{Of all lies, art is the least untrue - Flaubert}



Thursday, June 25, 2015

You, the Living


You, the Living is the big mama of A Serious Man. While A Serious Man opens with a zoom in, it ends with a massive zoom out. Like Roy Andersson's last masterpiece Songs from the Second Floor, You, the Living is a collection fifty absurdist, loosely connected long shots of Swedish life. What emerges is, to use a cliche, bigger than sum of its parts - a sincerely-sad, bleakly-funny and enlightening human concoction. Something here to be said about how bleakness of vision not translated into screen dullness like last year's Synecdoche, New York which totally failed to do so. This year both You, the Living and A Serious Man showed us how vital emotions like sorrow and humor are connected with a dotted line.

Monday, June 08, 2015

The Silence of Lorna


Lorna (Arta Dobroshi), a young Albanian woman living in Belgium, is a part of a immigration scam - a sham marriage with a Belgian junkie Claudy (Jérémie Renier) with a plot to get rid of him to marry a Russian mafia-boss to get him Belgium citizenship and her lots of money so that she can marry her boyfriend and start her own business (a snack bar). The plan goes almost alright but our heroine gets all weak and human. Here the director duo follows the cracks of humanity in an otherwise perfect scheme, which as the title suggests, opens as Lorna's moral and human silence breaks away slowly.
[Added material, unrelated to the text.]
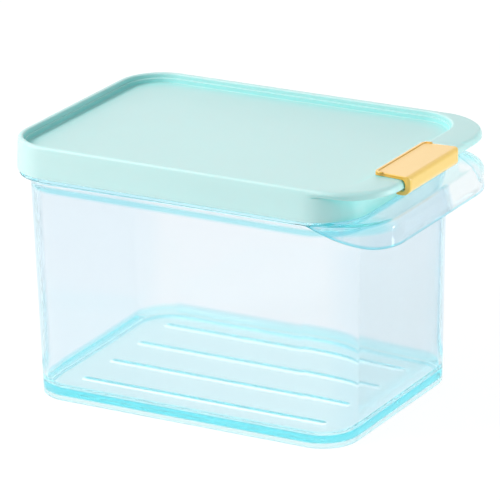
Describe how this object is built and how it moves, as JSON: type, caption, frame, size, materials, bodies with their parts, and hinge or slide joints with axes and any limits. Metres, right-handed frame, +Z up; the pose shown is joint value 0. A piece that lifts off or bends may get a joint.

More suited for my taste, Lorna's silence is more static than handheld (unlike Dardenne Brother other films), helping us to understand our heroine's psyche and her slow inner change, and her final (almost dreamlike) act of revolt and redemption. There is something painfully true yet consoling in the Lorna's journey of humanity and liberation showing a slight hint of madness.